Bei dem Spitzengespräch ging es um die geplanten Einsparungen im Sozialbereich sowie Kürzungen von Subventionen und Steuervergünstigungen. Diese gesetzlichen Maßnahmen sollen der Finanzierung eines Nachtragshaushalts, mit dessen Hilfe der Aufbau in Ostdeutschland gefördert werden soll, dienen.

Vor einem Scheitern des Solidarpakts warnte Sachsens Ministerpräsident Kurt Biedenkopf. Der Aufbau Ostdeutschlands dürfe nicht länger über die Sozialversicherung finanziert werden. Die Kosten der Einheit müßten statt dessen verstärkt durch Steuererhöhungen aufgebracht werden, forderte Biedenkopf.

Der Verband der Kriegs- und Wehrdienstopfer, Behinderten und Sozialrentner Deutschland (VdK) hat die von der Koalition geplanten Kürzungen bei der Sozialhilfe scharf kritisiert. Politiker, die sich im Bundestag selbst einen Teuerungsausgleich genehmigt hätten, sollten einmal vormachen, wie sie mit einem auch noch gekürzten Sozialhilfe-Grundbetrag für den Haushaltsvorstand in Höhe von rund 500 Mark zurechtkämen, erklärte VdK-Präsident Walter Hirrlinger gestern in Bonn. Als „billiges Täuschungsmanöver“ bezeichnete er die „exzentrischen Grusel-Rechenbeispiele“, mit denen die Sozialhilfesätze als ungerechtfertigt hoch dargestellt würden. In Wahrheit werde jede dritte Mark der Sozialhilfe im Bereich Pflege verursacht. Die Koalition müsse endlich die solidarische, sozialversicherungsrechtliche Pflegeversicherung einführen.

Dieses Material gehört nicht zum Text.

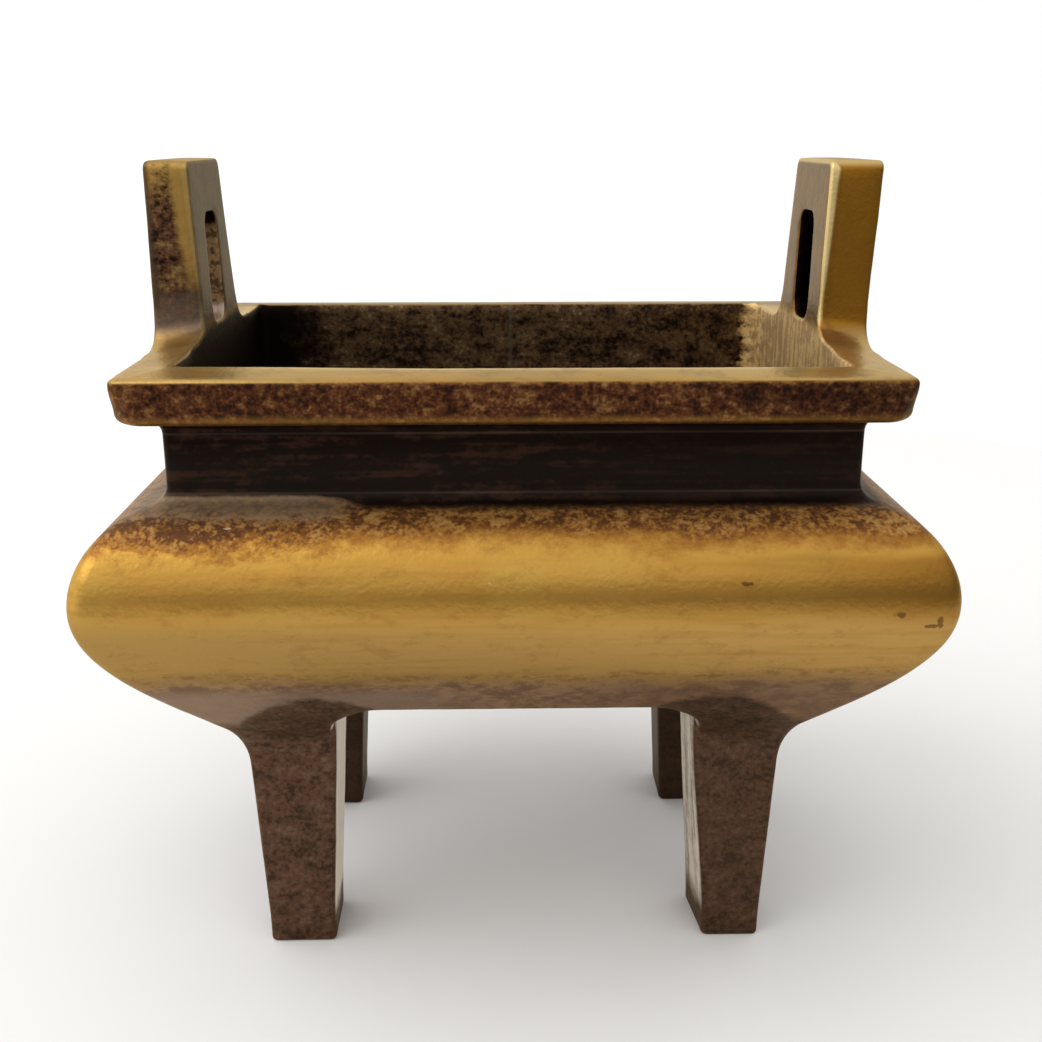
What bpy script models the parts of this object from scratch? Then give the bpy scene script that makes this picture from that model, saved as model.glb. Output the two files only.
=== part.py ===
# A brass incense burner in the four-legged rectangular form, made in one casting.
# A hollow belly stands on four tapering legs. Above it a straight recessed neck
# carries a flanged rim, and two upright slotted handles rise from the short sides.
# Sizes are in metres. The origin is on the table in the middle of the four feet,
# X runs along the vessel, Y through its depth and Z up.

import math

import bmesh
import bpy
from mathutils import Vector
from mathutils.geometry import intersect_line_plane

# Neck, over its outer faces. The rest of the body is set out from these faces.
NECK_LENGTH = 0.0974
NECK_DEPTH = 0.0728
NECK_WALL = 0.0022
NECK_RISE = 0.0118
NECK_CORNER_RADIUS = 0.0010
NECK_COVE_RADIUS = 0.0022
MOUTH_CORNER_RADIUS = 0.0016

# Rim, a flat flange that overhangs the neck all round
RIM_OVERHANG = 0.0056
RIM_THICKNESS = 0.0065
RIM_CORNER_RADIUS = 0.0020
RIM_LOWER_CORNER_RADIUS = 0.0032
RIM_LOWER_EDGE_RADIUS = 0.0012
RIM_COVE_RADIUS = 0.0020
EDGE_RADIUS = 0.0008
MOUTH_EDGE_RADIUS = 0.0005

# Belly, from the underside through its widest line to the top of the shoulder
BELLY_OVERHANG = 0.0121
BELLY_WALL = 0.0030
BELLY_CORNER_RADIUS = 0.0032
BELLY_LOWER_RISE = 0.0194
BELLY_UPPER_RISE = 0.0125
SHOULDER_OVERHANG = 0.0021
SHOULDER_SLOPE = math.radians(10)
SHOULDER_EDGE_RADIUS = 0.0012
FLANK_SLOPE = math.radians(46.7)
UNDERSIDE_OVERHANG = 0.0004
UNDERSIDE_EDGE_RADIUS = 0.0025
HIP_CORNER_RADIUS = 0.0020
FLOOR_FILLET_RADIUS = 0.0030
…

Im Rahmen des Solidarpakts hat der Präsident des deutschen Arbeitgeberverbandes, Klaus Murmann, eine Revision der Tarifverträge auch in Westdeutschland gefordert. „In Fragen der Arbeitszeitverkürzung sind ja Revisionsklauseln in den Tarifverträgen enthalten“, sagte Murmann der Augsburger Allgemeinen. Die Gewerkschaften müßten zugestehen, daß die langfristig abgeschlossenen Tarifverträge neu verhandelt werden. Zwar gehe es vordringlich um eine langsamere Anpassung der Tarife in Ostdeutschland. Doch auch im Westen bestehe Handlungsbedarf.